Willy Wonka is making so much money because he doesn't need to pay a workforce, because he has enslaved the Oompa Loompas.

Employers are always exploitative. When you have a job you produce, for your boss, as set amount of money. Your boss pays you a small amount of this, uses some for running costs and keeps the rest for himself. That is exploitation.

We make a distinction between private and personal property. You get to keep the latter. Private property refers to the means of production, which you most likely do not own.

Through exploitation. You can have value, jobs and innovation in a planned economy without exploitation and cutthroat business practices. That's how humans ended up in space.

Extracting surplus value from workers.

You shouldn't see exploitation as a moral judgement but rather in the same sense resources get exploited or bugs in games get exploited. Yes, you still get exploited by cold, hard scientific definition since you do not benefit from the full value of your labor. Even if you are liking it.
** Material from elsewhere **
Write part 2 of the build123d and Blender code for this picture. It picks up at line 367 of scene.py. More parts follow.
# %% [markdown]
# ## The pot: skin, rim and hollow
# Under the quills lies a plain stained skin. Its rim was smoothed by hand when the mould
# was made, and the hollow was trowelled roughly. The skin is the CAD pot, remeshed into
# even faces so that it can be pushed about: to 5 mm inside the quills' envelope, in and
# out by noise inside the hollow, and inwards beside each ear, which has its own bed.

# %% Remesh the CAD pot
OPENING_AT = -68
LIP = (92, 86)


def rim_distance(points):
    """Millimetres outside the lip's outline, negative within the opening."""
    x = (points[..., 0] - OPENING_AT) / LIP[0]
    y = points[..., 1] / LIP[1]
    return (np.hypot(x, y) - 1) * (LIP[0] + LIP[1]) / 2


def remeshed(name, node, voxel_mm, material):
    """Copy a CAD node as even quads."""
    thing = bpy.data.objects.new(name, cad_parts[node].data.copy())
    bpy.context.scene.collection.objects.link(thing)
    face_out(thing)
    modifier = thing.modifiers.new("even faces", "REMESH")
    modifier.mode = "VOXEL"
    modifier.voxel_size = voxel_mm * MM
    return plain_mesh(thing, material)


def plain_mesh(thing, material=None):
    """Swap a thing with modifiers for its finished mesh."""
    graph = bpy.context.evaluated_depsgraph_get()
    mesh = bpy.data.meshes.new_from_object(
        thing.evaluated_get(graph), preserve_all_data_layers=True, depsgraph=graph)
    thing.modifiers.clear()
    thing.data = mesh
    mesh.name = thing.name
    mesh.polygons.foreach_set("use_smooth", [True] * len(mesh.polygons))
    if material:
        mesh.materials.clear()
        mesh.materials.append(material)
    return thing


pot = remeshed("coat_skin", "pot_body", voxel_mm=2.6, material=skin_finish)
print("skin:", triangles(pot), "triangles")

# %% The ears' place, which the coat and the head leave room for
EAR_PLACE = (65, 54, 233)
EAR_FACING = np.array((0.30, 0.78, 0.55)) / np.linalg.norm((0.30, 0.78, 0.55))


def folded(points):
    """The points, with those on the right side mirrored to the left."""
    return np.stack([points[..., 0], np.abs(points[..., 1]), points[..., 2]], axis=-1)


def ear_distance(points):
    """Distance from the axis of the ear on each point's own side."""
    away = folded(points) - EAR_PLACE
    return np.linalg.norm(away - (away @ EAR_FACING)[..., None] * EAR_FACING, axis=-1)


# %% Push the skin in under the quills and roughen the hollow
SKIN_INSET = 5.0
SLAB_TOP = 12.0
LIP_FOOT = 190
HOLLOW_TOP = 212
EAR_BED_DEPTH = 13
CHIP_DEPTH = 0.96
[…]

While we do want to introduce a system of labor vouchers, they'll be categorically different from money as we know it. They won't be transferable, for one.
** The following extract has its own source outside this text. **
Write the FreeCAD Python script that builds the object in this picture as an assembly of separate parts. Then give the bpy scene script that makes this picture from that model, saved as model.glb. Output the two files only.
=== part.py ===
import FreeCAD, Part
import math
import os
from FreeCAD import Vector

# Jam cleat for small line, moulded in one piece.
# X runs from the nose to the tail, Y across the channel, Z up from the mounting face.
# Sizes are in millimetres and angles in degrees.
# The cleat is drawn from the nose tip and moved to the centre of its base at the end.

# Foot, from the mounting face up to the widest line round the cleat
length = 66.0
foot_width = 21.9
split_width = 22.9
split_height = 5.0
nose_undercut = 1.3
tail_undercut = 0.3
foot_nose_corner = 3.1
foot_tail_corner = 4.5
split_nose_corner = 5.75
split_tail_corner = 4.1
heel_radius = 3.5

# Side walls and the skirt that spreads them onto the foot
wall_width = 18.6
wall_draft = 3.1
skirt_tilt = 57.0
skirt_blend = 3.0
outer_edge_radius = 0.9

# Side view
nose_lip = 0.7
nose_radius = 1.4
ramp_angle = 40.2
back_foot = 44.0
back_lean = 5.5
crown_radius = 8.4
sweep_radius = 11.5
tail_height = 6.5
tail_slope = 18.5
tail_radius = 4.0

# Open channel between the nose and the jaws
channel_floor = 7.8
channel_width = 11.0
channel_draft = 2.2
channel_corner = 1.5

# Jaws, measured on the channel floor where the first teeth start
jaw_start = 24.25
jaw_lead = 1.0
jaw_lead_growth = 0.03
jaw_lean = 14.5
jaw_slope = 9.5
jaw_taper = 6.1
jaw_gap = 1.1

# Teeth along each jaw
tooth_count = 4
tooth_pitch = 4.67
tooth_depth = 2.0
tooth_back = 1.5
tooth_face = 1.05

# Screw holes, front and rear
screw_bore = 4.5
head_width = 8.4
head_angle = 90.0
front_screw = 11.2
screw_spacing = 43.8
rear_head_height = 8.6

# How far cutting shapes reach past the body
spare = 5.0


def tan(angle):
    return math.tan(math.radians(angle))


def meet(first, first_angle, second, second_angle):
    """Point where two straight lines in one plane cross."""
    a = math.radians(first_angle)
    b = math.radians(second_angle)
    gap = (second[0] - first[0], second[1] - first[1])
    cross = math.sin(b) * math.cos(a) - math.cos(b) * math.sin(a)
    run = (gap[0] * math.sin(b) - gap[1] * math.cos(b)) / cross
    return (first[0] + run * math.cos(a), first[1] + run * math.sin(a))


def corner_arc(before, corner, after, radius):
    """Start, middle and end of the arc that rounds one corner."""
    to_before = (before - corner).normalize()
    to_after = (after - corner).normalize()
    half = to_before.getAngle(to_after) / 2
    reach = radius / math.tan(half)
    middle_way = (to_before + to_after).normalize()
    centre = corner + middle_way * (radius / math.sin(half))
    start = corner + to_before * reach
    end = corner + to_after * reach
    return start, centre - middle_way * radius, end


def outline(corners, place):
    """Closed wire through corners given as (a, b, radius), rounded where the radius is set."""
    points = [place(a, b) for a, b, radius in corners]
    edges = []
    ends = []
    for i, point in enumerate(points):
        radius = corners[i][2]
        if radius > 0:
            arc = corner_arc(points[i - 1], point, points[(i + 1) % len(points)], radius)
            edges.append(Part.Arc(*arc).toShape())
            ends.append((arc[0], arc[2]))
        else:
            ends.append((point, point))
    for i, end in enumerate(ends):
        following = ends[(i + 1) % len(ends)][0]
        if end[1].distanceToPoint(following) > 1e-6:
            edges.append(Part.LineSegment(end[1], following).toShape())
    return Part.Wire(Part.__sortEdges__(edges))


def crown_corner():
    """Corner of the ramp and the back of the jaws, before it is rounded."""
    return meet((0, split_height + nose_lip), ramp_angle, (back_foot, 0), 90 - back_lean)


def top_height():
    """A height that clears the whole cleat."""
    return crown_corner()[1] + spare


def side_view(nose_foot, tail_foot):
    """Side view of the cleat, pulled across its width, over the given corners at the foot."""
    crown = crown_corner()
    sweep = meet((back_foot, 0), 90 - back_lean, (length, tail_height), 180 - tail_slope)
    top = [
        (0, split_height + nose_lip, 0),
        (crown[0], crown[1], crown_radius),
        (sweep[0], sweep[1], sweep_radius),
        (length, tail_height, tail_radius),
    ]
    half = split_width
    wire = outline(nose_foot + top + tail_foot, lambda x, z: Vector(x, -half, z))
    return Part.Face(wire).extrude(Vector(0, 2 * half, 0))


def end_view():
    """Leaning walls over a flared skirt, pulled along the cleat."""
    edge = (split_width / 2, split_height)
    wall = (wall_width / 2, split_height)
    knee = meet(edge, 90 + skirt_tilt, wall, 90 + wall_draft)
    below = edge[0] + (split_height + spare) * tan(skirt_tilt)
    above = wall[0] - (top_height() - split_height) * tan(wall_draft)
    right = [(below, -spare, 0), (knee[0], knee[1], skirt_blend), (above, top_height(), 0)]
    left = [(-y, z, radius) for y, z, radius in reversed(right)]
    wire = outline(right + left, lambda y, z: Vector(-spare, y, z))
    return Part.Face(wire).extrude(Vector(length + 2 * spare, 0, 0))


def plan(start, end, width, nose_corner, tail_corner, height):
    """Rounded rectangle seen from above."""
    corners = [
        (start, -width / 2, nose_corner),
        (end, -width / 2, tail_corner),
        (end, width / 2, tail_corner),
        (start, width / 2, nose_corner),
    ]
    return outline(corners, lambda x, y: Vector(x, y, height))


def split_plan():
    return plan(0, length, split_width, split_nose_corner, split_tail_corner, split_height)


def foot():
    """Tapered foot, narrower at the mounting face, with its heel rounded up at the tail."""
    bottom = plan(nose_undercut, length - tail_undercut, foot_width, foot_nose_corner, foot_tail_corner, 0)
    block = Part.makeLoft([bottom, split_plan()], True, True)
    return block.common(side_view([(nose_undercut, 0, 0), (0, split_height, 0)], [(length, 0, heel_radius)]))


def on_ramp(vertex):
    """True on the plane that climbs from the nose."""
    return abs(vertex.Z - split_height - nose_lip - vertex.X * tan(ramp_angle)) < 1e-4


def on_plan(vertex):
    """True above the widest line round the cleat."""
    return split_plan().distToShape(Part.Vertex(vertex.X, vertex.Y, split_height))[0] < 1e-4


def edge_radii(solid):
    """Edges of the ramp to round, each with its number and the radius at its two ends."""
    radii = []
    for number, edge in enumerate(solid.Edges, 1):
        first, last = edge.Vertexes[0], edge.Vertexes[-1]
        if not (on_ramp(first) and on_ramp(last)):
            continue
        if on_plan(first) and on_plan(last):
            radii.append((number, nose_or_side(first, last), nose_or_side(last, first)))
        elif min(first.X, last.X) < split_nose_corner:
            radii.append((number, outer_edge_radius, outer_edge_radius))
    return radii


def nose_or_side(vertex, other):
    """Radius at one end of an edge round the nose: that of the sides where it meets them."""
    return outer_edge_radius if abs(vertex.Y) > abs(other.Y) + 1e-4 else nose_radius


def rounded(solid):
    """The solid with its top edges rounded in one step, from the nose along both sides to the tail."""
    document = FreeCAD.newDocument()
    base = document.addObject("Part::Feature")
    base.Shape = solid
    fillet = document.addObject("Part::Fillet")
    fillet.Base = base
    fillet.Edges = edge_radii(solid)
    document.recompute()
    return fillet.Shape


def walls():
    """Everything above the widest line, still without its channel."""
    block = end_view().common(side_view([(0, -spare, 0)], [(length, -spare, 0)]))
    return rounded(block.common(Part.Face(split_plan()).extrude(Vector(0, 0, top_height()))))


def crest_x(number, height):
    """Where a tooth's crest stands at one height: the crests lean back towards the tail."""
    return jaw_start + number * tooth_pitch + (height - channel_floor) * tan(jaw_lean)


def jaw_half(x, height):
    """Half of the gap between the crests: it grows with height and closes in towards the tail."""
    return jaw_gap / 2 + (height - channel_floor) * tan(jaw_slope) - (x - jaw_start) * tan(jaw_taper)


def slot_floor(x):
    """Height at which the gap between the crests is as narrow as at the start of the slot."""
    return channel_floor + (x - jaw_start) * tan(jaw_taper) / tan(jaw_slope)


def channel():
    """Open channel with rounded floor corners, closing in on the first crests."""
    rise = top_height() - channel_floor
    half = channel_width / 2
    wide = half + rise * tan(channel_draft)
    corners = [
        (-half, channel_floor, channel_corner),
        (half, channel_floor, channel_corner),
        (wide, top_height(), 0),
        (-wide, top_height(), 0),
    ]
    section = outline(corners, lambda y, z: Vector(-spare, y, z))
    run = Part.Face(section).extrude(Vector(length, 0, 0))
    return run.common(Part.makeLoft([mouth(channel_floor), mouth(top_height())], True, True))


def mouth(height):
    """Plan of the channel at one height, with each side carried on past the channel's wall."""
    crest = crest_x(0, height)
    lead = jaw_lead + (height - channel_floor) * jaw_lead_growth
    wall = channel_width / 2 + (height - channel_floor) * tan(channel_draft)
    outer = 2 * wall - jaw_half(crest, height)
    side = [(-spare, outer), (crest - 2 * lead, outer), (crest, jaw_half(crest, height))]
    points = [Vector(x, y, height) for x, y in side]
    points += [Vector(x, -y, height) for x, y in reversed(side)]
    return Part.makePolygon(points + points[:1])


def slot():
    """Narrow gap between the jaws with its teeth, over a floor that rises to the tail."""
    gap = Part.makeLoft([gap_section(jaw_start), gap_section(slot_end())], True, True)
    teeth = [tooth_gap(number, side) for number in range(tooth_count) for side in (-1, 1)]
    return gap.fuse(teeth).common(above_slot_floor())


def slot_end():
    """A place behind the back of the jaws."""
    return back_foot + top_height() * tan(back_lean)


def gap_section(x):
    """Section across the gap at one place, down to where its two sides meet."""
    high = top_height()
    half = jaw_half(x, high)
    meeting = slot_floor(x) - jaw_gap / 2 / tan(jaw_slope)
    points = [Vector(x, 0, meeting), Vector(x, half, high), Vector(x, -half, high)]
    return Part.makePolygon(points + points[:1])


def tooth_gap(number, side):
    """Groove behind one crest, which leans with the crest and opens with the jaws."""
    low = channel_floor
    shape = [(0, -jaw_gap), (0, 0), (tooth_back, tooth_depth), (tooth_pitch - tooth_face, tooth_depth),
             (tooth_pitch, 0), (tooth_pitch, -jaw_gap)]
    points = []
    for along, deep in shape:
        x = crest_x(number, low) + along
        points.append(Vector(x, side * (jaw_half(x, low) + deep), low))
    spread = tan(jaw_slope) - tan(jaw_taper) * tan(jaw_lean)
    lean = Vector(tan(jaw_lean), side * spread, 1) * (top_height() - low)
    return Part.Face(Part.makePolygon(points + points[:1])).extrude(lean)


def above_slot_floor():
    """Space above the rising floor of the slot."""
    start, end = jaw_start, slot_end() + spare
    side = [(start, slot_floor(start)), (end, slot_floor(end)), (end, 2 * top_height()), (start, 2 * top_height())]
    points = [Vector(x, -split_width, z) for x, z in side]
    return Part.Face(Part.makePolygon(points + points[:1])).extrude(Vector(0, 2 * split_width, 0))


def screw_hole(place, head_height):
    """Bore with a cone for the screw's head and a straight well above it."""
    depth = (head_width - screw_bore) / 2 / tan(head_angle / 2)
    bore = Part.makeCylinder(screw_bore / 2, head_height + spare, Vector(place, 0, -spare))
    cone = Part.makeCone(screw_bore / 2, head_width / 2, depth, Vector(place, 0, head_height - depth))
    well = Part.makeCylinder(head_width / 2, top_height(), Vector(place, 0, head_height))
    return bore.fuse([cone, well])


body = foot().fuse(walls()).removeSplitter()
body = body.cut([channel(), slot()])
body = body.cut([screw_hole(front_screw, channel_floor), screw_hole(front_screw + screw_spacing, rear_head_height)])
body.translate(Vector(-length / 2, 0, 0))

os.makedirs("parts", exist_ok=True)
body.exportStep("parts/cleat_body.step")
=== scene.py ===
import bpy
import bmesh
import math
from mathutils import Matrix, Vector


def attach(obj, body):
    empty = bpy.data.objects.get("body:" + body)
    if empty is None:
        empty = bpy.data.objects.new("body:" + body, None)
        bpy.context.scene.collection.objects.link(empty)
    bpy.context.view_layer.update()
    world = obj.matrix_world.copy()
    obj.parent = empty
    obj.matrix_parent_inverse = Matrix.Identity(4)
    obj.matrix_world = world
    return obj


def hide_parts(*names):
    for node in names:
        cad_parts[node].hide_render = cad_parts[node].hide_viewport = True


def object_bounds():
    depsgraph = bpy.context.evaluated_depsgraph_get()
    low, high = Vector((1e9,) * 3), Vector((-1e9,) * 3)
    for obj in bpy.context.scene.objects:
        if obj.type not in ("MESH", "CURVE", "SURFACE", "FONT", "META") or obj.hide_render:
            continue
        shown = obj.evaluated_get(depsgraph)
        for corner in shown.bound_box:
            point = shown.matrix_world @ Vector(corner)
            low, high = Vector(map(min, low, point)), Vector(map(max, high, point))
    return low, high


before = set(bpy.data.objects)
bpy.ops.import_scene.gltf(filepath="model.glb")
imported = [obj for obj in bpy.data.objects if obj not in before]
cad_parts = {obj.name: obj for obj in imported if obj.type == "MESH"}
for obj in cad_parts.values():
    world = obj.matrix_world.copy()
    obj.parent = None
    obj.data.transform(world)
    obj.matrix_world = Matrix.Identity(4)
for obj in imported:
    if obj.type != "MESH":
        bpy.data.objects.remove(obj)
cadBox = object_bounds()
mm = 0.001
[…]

Imagine being so alienated from product that you forgot that you made it!

What's wrong with reaping the benefits of investing in companies? Even the employers of these companies may invest and own parts of the companies they work for. I'm sure my money would be put to good use into expanding the company and may even provide more jobs depending on how successful they are.
The way investments work is that you do your research and carefully invest in companies which show promise in the future, there is no luck involved, only analysis. It isn't necessary to distribute the money since it's money well earned, even if I didn't have a hand in being a professional in any of the businesses I invested in, I still took risk and made a profit. Whether you believe that is exploitative or not is subjective, that being said I would not invest in companies like Uber or Nike who actually do exploit their workers.
This is redundant in a society with growing automation since no labour was put into it. Thus, if you can produce more of a product without the liability of manual labour, you shift the dynamic back to supply and demand since the game has changed entirely.
I don't see anything wrong with competing with others, and neither should you since the price will keep being undercut until it reaches closer to the original value of the good.

I'm still not convinced, but I'll read more about these concepts later on. I only have a few hours to sleep before I gotta go to get my apprenticeship set up. Thanks for the information, goodnight.
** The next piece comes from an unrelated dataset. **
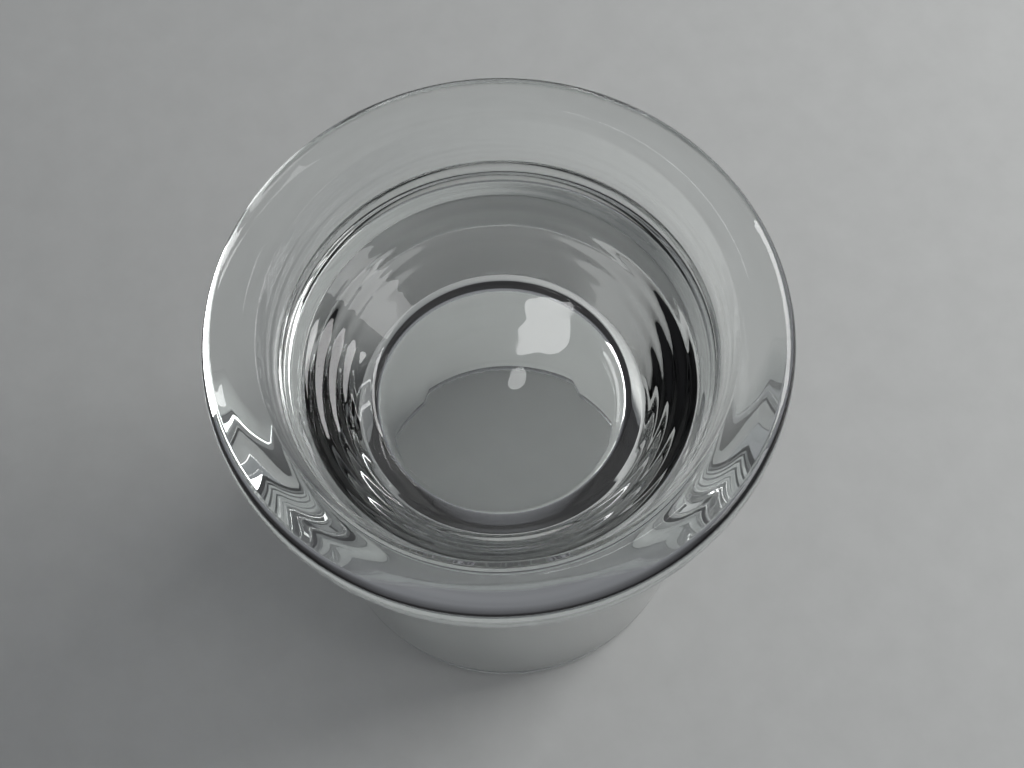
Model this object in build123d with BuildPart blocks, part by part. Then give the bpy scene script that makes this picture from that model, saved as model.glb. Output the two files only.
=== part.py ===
"""Flared clear glass cup on a hollow foot, one revolved solid, in millimetres, +Z up."""
import os

from build123d import *

os.makedirs("parts", exist_ok=True)

# Driving sizes of the outside.
rim_radius = 35.0
overall_height = 66.8
foot_radius = 26.0
foot_edge_round = 1.0

# The flared rim: a broad ledge with a nearly flat crown and a tight outer edge.
crown_rise = 0.7
crown_radius = 30.8
crown_round = 8.0
rim_edge_round = 1.7
rim_edge_height = 3.9
rim_under_round = 1.7
rim_under_rise = 3.5
neck_radius = 28.0
neck_round = 1.7

# The open bowl under the mouth: steep at first, then closing in on a flat round floor.
mouth_radius = 28.35
mouth_drop = 0.4
mouth_edge_round = 0.25
bowl_turn_radius = 25.6
bowl_turn_depth = 12.3
bowl_turn_round = 7.0
floor_radius = 16.1
floor_depth = 20.0
floor_corner_round = 1.75

# The hollow inside the foot: a shallow dome under the floor that slants down to the wall.
roof_thickness = 4.2
roof_flat_radius = 9.8
roof_flat_round = 7.0
roof_radius = 15.6
roof_drop = 0.5
roof_round = 3.5
shoulder_radius = 22.4
shoulder_drop = 5.2
shoulder_round = 3.5
foot_wall = 4.1
foot_inner_round = 1.0

# Tied heights and radii.
ledge_height = overall_height - crown_rise
rim_under_height = ledge_height - rim_edge_height
neck_height = rim_under_height - rim_under_rise
mouth_height = overall_height - mouth_drop
bowl_turn_height = overall_height - bowl_turn_depth
floor_height = overall_height - floor_depth
roof_height = floor_height - roof_thickness
roof_edge_height = roof_height - roof_drop
shoulder_height = roof_height - shoulder_drop
foot_inner_radius = foot_radius - foot_wall

# The outline, from the middle of the hollow's roof round the outside to the bowl's floor.
# Each corner has the radius that rounds it, and the two ends on the axis have none.
outline = [
    ((0, roof_height), 0),
    ((roof_flat_radius, roof_height), roof_flat_round),
    ((roof_radius, roof_edge_height), roof_round),
    ((shoulder_radius, shoulder_height), shoulder_round),
    ((foot_inner_radius, 0), foot_inner_round),
    ((foot_radius, 0), foot_edge_round),
    ((neck_radius, neck_height), neck_round),
    ((rim_radius, rim_under_height), rim_under_round),
    ((rim_radius, ledge_height), rim_edge_round),
    ((crown_radius, overall_height), crown_round),
    ((mouth_radius, mouth_height), mouth_edge_round),
    ((bowl_turn_radius, bowl_turn_height), bowl_turn_round),
    ((floor_radius, floor_height), floor_corner_round),
    ((0, floor_height), 0),
]

with BuildPart() as glass_cup:
    with BuildSketch(Plane.XZ) as half_section:
        with BuildLine():
            Polyline(*[corner for corner, radius in outline], close=True)
        make_face()
        for corner, radius in outline:
            if radius:
                fillet(half_section.vertices().sort_by_distance(corner)[0], radius)
    revolve(axis=Axis.Z)

glass_cup.part.label = "glass_cup"
export_step(glass_cup.part, "parts/glass_cup.step")
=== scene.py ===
"""A flared clear glass cup on its hollow foot, seen steeply from above on a pale sheet."""

import math

import bmesh
import bpy
from mathutils import Matrix, Vector


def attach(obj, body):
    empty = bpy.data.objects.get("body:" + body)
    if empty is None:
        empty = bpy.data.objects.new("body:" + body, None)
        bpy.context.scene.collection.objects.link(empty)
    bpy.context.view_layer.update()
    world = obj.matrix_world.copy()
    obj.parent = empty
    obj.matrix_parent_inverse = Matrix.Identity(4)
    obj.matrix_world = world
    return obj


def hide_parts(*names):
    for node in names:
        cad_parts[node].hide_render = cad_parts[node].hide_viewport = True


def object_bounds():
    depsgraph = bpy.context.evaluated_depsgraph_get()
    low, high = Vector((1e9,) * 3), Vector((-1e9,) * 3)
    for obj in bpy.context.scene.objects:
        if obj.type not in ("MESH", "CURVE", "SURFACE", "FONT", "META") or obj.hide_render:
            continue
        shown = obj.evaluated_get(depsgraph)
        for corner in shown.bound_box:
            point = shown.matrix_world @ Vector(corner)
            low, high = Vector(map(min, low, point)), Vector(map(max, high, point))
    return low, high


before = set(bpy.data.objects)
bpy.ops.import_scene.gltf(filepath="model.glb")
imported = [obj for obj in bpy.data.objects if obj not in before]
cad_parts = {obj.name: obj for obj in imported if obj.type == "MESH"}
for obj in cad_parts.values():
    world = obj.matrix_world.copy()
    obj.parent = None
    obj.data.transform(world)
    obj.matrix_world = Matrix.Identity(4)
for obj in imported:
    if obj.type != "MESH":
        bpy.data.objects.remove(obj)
cad_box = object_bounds()

# The glass cup. The real piece is one body of clear soda-lime glass, pressed in a mould and
# fire-polished, so it has no seam: a broad flared rim, a bowl that narrows to a flat round
# floor, and a tall hollow foot. Its outline is one line, turned round the upright axis.
MM = 0.001
rim_radius = cad_box[1].x
cup_height = cad_box[1].z
foot_radius = 26.0 * MM
foot_wall = 4.1 * MM
foot_edge_round = 1.0 * MM
foot_inner_round = 1.0 * MM
neck_radius = 28.0 * MM
neck_below_top = 8.0 * MM
neck_round = 1.7 * MM
rim_under_below_top = 4.5 * MM
rim_under_round = 1.7 * MM
ledge_below_top = 0.59 * MM
rim_edge_round = 1.7 * MM
crown_radius = 30.8 * MM
crown_corner_above_top = 0.1 * MM
crown_round = 8.0 * MM
mouth_radius = 28.35 * MM
mouth_below_top = 0.34 * MM
mouth_edge_round = 0.25 * MM
bowl_turn_radius = 25.6 * MM
bowl_turn_below_top = 12.2 * MM
bowl_turn_round = 7.0 * MM
floor_radius = 16.1 * MM
floor_below_top = 19.9 * MM
floor_corner_round = 1.75 * MM
roof_thickness = 4.2 * MM
roof_flat_radius = 9.8 * MM
roof_flat_round = 7.0 * MM
roof_radius = 15.6 * MM
roof_drop = 0.5 * MM
roof_round = 3.5 * MM
shoulder_radius = 22.4 * MM
shoulder_drop = 5.2 * MM
shoulder_round = 3.5 * MM
arc_steps = 8
turning_steps = 192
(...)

Yeah mods delete the thread.

read a book for once in your life or kys faggot

marxists.org/archive/marx/works/1875/gotha/ch01.htm

The guy you’re talking to sounds like he doesn’t understand business startup and development very well, but I’ll answer your first part because the rest is too long and addressing what looked like a bad point


There isn’t anything morally wrong with it, it’s a matter of whether the economy is “rational” and what groups benefit, and what distinctions there are between the groups that benefit and those that don’t. For Marx and Marxists, the capitalist economy is fundamentally flawed and unstable. It concentrates wealth increasingly and experiences periodic crises with the possibility always there for an especially damaging one when multiple contradictions have reached a breaking point. The especially bad crises can result in war and revolution. Its logic creates the conditions for it to be undone by the very mass of people who are most vulnerable to the crises. That is the basics. There are leftists who are driven primarily by a moral feeling, and Marx and Engels certainly loathed many bourgeois values (Engels called some of the businessmen he rubbed shoulders with in England “philistines” and other insults), but fundamentally Marxism isn’t about who should or shouldn’t do this or that. It was Marx’s theory that capitalist society was unstable and held within it the germ of what would come out of the revolutionary chaos during its crises. He identified the proletariat as the revolutionary class caught in the gears and being ground up by capitalist contradictions. It’s presumed to be in their self-interest to oppose capitalist accumulation, austerity, global imperial war etc. and we literally see this. Even the right wing takes on these causes because it clearly is in the self-interest of the average person to oppose them, albeit obviously marxists think they are misguided in their conclusions that they just need white bourgeoisie etc.

This stuff is rather obvious if you're familiar with the Marxist critique of capitalism, but here's the simplest answer I can think of:
The problem with money is that it is freely transferable, and this means clever people can start accumulating it without producing value themselves. With labor vouchers, we're able to give people that produce value a strong assurance that their labor is going to a good end (i.e. another socially productive worker, or someone with genuine reasons not to work), and not into the pockets of some exploitative capitalist.

(me)
You can understand this on a purely emotional level. Say you're working in a shop. What would make you happier about your work?
(1.) You're handing out commodities to people who have managed manipulate others into giving them money. This is what your boss wants you to do as part of his scheme to manipulate people into giving him money. He rewards you for the task with only a part of the money you're bringing in, simply because he owns the place and you don't.
(2.) You're handing out rewards to people holding vouchers verifying that they've either done some good work for the community, or are being maintained by the community because you've collectively decided this to be a moral imperative. This is part of the duty you are expected to perform for your fellow workers, and makes you eligible for rewards as well.

The first alienates people, the second makes them enthusiastic about their job.
It's all about giving power to the workers rather than those who are clever at playing the property game.

This is true of bullshit McCommunist states, which we would call "state capitalist." If they are actually structured to be democratic or anarchic so that the people are in charge, then there is no ruling class. The whole point is to get rid of that, and it has turned out (as Bakunin predicted) that if you have a vanguard trying to lead people to communism, it's just a hop, skip, and a jump to being capitalism again.
This wouldn't even be a thing in communism because everyone's the same class. You either get back what you put in or you get what you need (depending on how developed the system is). If there is a way to be socially mobile, to change your position so that you get a proportionally bigger return, then you are not in a communist system.

Just gonna post some basic pamphlets. If OP is serious about understanding communism, these are a good place to start. They're like 100 pages total.

How do you expect to le BTFO communism if you don't have the slightest clue what that word means? OP is a faggot and so are you.